For some state adverts there is a legal requirement that they be published in the largest circulation daily - but there is nothing in any law that bans them from being published anywhere else.

Attitudes of state managers are a hangover from the days when the only daily published in Maputo was Noticias - but nowadays it faces stiff competition from the independent daily O Pais, not to mention an ever growing number of weeklies. Since there is no independent body that verifies circulation, it is far from clear whether Noticias is still the largest circulation paper in the country.

The MISA-Mozambique study urges that the country's advertising code should establish the principle of “non-discrimination” in the placing of advertisements by state bodies and local authorities.

The conference also queried the peculiar status of the company Noticias SARL, which owns Noticias and the Sunday paper Domingo. In theory, this is a private company - but the majority shareholder, with 42 percent, is the Bank of Mozambique (historically, this is because in the colonial period a Portuguese bank, the BNU, was the main shareholder, and after independence it became part of the new central bank). Two other state concerns, the insurance company EMOSE, and the fuel company PETROMOC, also hold shares in Noticias SARL. A strong feeling at the conference was that the Bank of Mozambique ought to sell off its shares in Noticias, and that the ownership of all media should be entirely transparent.
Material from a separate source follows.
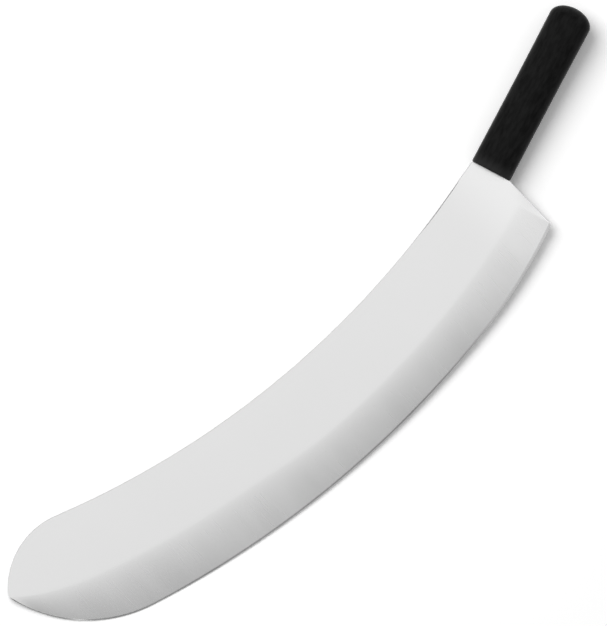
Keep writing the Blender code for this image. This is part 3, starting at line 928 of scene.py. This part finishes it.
def make_sky(laid):
    """A white studio tent, bright all round at the horizon and in a strip overhead, and dimmer between.

    So it shows in the steel. What it gives as light is the same from all sides.
    """
    world = bpy.data.worlds.new("studio")
    world.use_nodes = True
    world.node_tree.nodes.clear()
    nodes = Nodes(world.node_tree)
    direction = nodes.add("ShaderNodeTexCoord").outputs["Generated"]
    beyond_edge = laid.to_3x3() @ Vector((math.sin(SKY_TURN), math.cos(SKY_TURN), 0))
    leaning = nodes.add("ShaderNodeVectorMath", {0: direction, 1: beyond_edge}, operation="DOT_PRODUCT")
    leaning = leaning.outputs["Value"]
    up = nodes.add("ShaderNodeSeparateXYZ", {"Vector": direction}).outputs["Z"]
    strip = nodes.ramp(leaning, *SKY_EDGE, SKY_BRIGHT, SKY_DIM, "LINEAR")
    strip = nodes.maths("MINIMUM", strip, nodes.ramp(leaning, *SKY_SPINE_EDGE, SKY_SPINE_DIM, SKY_BRIGHT))
    tent = nodes.maths("MAXIMUM", strip, nodes.ramp(leaning, *SKY_FAR_EDGE, 0.0, SKY_FAR))
    tent = nodes.maths("MAXIMUM", tent, nodes.ramp(up, *HORIZON, 1.0, 0.0))
    strength = nodes.maths("MULTIPLY_ADD", nodes.seen(), nodes.maths("SUBTRACT", tent, SKY_LIGHT), SKY_LIGHT)
    background = nodes.add("ShaderNodeBackground", {"Color": (1.0, 1.0, 1.0, 1.0), "Strength": strength})
    nodes.add("ShaderNodeOutputWorld", {"Surface": background.outputs["Background"]})
    bpy.context.scene.world = world


def make_key():
    """A soft lamp from beyond the spine, which throws the shadow and doesn't show in the steel."""
    light = bpy.data.lights.new("key", "AREA")
    light.shape = "DISK"
    light.size = KEY_SIZE
    # The power at which a white floor, at this distance and slant, is as bright as KEY_LIGHT
    light.energy = KEY_LIGHT / math.sin(KEY_RISE) * (math.pi * KEY_DISTANCE) ** 2
    key = new_object("key", light)
    towards = Vector((0.0, -math.cos(KEY_RISE), math.sin(KEY_RISE)))
    key.location = towards * KEY_DISTANCE
    key.rotation_euler = towards.to_track_quat("Z", "Y").to_euler()
    key.visible_glossy = False


def make_camera(laid):
    camera = new_object("camera", bpy.data.cameras.new("camera"))
    camera.data.lens = LENS
    camera.data.sensor_width = SENSOR
    # The sensor's width goes to the longer side of the picture, which is its height
    distance = PIXEL * PHOTO_HEIGHT * LENS / SENSOR
    place = Matrix.Translation((*PHOTO_CENTRE, distance)) @ Matrix.Rotation(PHOTO_TURN, 4, "Z")
    camera.matrix_world = laid @ place
    bpy.context.scene.camera = camera


def main():
    laid = laid_down()
    make_camera(laid)
    make_blade(laid)
    make_handle(laid)
    make_floor()
    make_sky(laid)
    make_key()
    bpy.context.scene.view_settings.view_transform = "Standard"


main()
Portuguese not accessible to majority

The study noted that all the print media operate exclusively in Portuguese, and are thus not accessible to the majority of the population who understand little or no Portuguese. Radio Mozambique, on the other hand, has an excellent record of working in Mozambican languages. Currently it transmits every day in 21 languages (including Portuguese and English) on 14 channels. Mozambican Television (TVM) was criticised for its limited use of African languages - 15 minute news slots in the Sena and Ndau languages in the TVM Beira station, and in Makua in Nampula.

The study also noted the absence of national languages in the TVM national channel is one of the great weaknesses of Mozambican public service television, given the potential for inclusion and participation that national languages represent.